In the last 12 months, average sales price in Bridgend was £86,177, with Dinam Street in CF32 being the most popular location for homebuyers. With a £500,000 budget, you could expect to purchase a recently refurbished detached house with 4 bedrooms, 1.5 bathrooms and two reception rooms. 





If you want to take full advantage of London without the drawbacks of big city living, Chislehurst in Bromley is an ideal suburban retreat within a 20 minute train ride of the capital. Chislehurst is also conveniently located on the outskirts of Kent, therefore benefitting from a rural lifestyle.

Aside from all the obvious attractions that London has to offer, more local landmarks include Chislehurst Caves and the historic Camden Place. Families can also take advantage of good schools in the area, with an average Ofsted rating of 1.82.  

The average sales price for homes in the area was £488,216 over the last 12 months, with the most transactions occurring in Green Lane in BR7. In Chislehurst, a £500k property would be either a terraced home or flat, with 2-3 bedrooms, 1.5 bathrooms and modern interiors. Homes in this price bracket would also feature off-street parking and a courtyard garden.






Lichfield is a vibrant and historic city well-suited to those who commute to Birmingham, Leicester and Nottingham. This Staffordshire commuter hub is centrally located on the UK road network, as well as offering regular train and bus links within the city and beyond.  Lichfield also has a direct line to London so you can be in the capital in less than two hours!

Lichfield’s medieval cathedral and the nearby National Memorial Arboretum are ideal for culture vultures. There are plenty of green spaces such as Cannock Chase and Beacon Park for those looking to get away from the hustle and bustle of city life.

The average house price over the last 12 months was £277,269, encompassing plenty of affordable options for families near good schools with an average Ofsted rating of 1.95. You could anticipate that a property worth £500,000 would provide ample space, spanning 4 bedrooms, 3.5 bathrooms and 3 reception rooms. The average £500k home would be detached with a very large garden, however it would benefit from modernisation.

Over the last year, Main Street in DE13 had the most transactions, proving a popular area of the Lichfield district.





Nestled in the heart of the Pennines, Littleborough has become an increasingly popular place to live. This Lancashire town is located in the upper Roch Valley, offering countryside living without compromising on convenience. With easy access to the M62 motorway as well as two train stations offering services to both Manchester and Leeds, Littleborough is the ideal rural destination for commuters.

Local amenities include an array of independent restaurants, cafes and pubs. Furthermore, the surrounding Hollingworth Lake and Watergrove Reservoir boast beautiful natural landscapes perfect for days out.

Over the last year, the average sold price for properties in the area was £175,103, with Dividend Drive in OL15 proving most popular with buyers. A budget of £500k could purchase a detached farm house with 3 bedrooms and extensive outdoor space. This sort of property would be in need of modernisation, making it a great doer-upper project for fans of characterful homes.
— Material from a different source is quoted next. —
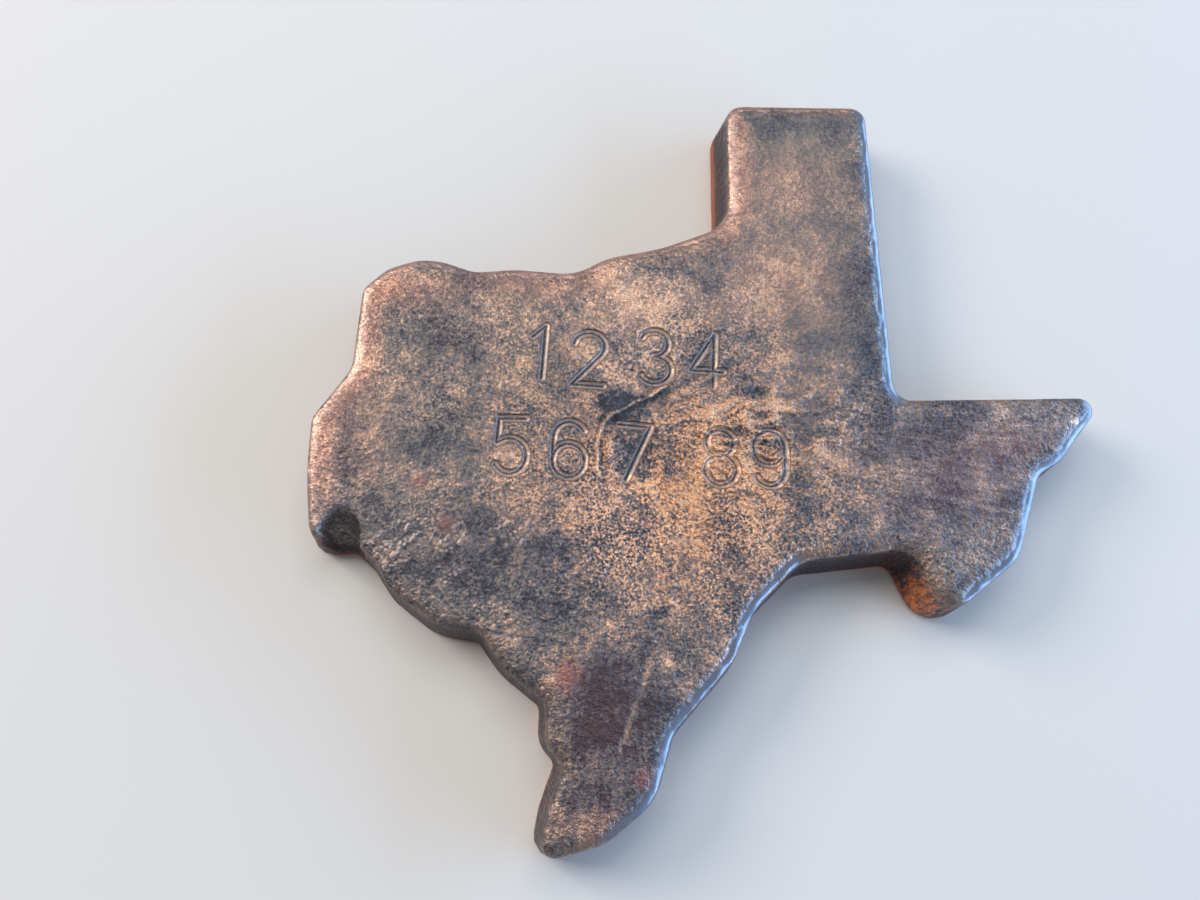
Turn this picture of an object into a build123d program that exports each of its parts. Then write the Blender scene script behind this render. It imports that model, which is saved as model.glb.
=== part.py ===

Sunderland is a port city in the North East, within easy reach of Newcastle, Middlesbrough and Durham. With access to the Tyne and Wear Metro as well as links to the major A19 and A1M roads, Sunderland serves as the ideal commuter city.

Still, you don’t have to travel out of Sunderland to experience everything the region has to offer. The city boasts an abundance of attractions suited to all tastes - the fantastic Stadium of Light perhaps being the most notable. This all-seater football stadium doubles up as an internationally recognised concert venue. Other attractions include the Sunderland Museum and Winter Gardens, and the Bridges Shopping Centre. 

The North East is notorious for its affordable housing - the average property price in Sunderland is £186,029. A £500,000 budget could buy a recently refurbished or new build detached home with 4-5 bedrooms and 2.5 bathrooms. As well as two reception rooms, this sort of accommodation would include a double garage and generous garden.

The SR6 postcode offers a good range of properties, with Alston Crescent proving the most popular over the last 12 months. Whether you’re a first-time buyer, seeking an investment, or upsizing your family home, Sunderland’s property market has a variety of homes to suit every need.